We propose that in addition and in parallel of being a key mediator of TGF, adenosine is that fundamental humoral signal that controls GTB. Our proposition is based on several evidences. ARs are expressed on both luminal and peritubular membranes in the kidney [4] and GTB is suppressed in A1R deficient mice [18]. Adenosine is released by renal endothelial cells in response to changes in blood flow and ARs expressed on endothelial cells control vascular tone. Adenosine, via ARs expressed in renal tubules [19,20], directly regulates salt and fluid transport, in addition to and independent from their hemodynamic effects. Furthermore, we found that A1R activation exerts a bimodal effect on NHE3 activity: a low concentration of A1R agonists stimulates NHE3 activity, while a high concentration of A1R agonists inactivates NHE3 activity. A1R antagonists block both effects [21,22]. Our hypothesis is that the adenosine released by both endothelial and epithelial cells cooperatively controls salt and fluid re-absorption in response to change in GFR. On one hand, adenosine receptors in the endothelium would affect net re-absorption pressure in the peritubular capillary possibly by modulating the capillary vascular tone.

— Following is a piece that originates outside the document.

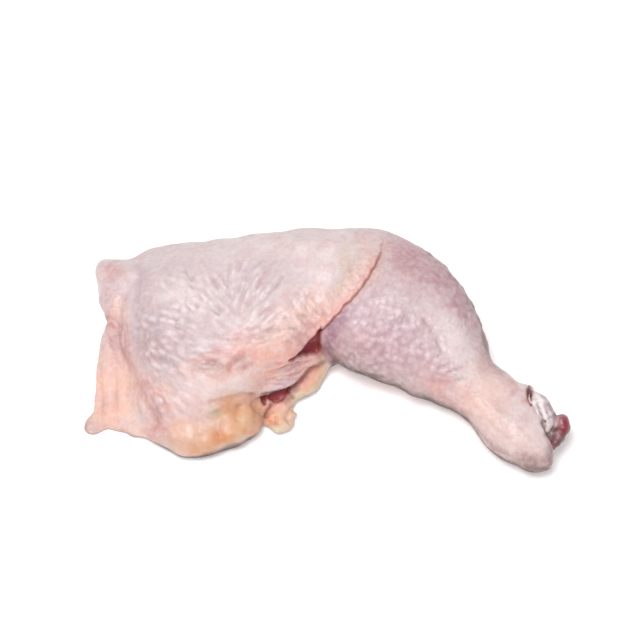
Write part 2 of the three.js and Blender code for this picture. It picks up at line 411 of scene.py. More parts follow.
def cells(surface, where, way, half_length, half_width, seed):
    """Small raised cells stretched along way, as fine creases divide skin: 0 on their borders, 1 inside them.
    Gives also a tone between 0 and 1 for each cell."""
    rng = np.random.default_rng(seed)
    across = sideways(surface, way)
    buckets = Buckets(surface.points, 2.6 * half_length)
    nearest = np.full(surface.count, CELL_REACH)
    second = np.full(surface.count, CELL_REACH)
    tone = np.zeros(surface.count)
    taken = np.zeros(surface.count, bool)
    uneven = CELL_WAVER * cloud(surface.points, 1.2 * half_width, seed)
    for index in scattered(surface, where, CELL_TRIES / (half_length * half_width), rng):
        own_tone = rng.uniform()
        if taken[index]:
            continue
        close, offset, square = buckets.near(surface.points[index])
        gap = np.hypot(offset @ way[index] / half_length, offset @ across[index] / half_width) + uneven[close]
        taken[close[gap < CELL_CLEARANCE]] = True
        own = close[gap < nearest[close]]
        tone[own] = own_tone
        second[close] = np.minimum(second[close], np.maximum(nearest[close], gap))
        nearest[close] = np.minimum(nearest[close], gap)
    return ramp(second - nearest, 0.0, BORDER), tone


FLOW_REACH = 16.0  # pixels over which a known direction holds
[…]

On the other hand, adenosine receptors in the epithelium would modulate directly salt and fluid re-absorption by regulation of NHE3 activity. Interestingly, the dual effect induced by adenosine receptor activation on NHE3 activity might be the mechanism by which adenosine switches from a phase of increased to a phase of decreased salt and fluid re-absorption. This dual effect is depended on adenosine concentration and, hence, Na+-transport work and is medicated by A1R activation. In summary, A1R-dependent adenosine action via regulation of TGF-GTB system is a key signaling mechanism in the control of renal salt and fluid handling. Modulation of A1R activation might be fundamental in restoring compromised extracellular body fluid volume and composition, blood volume and pressure.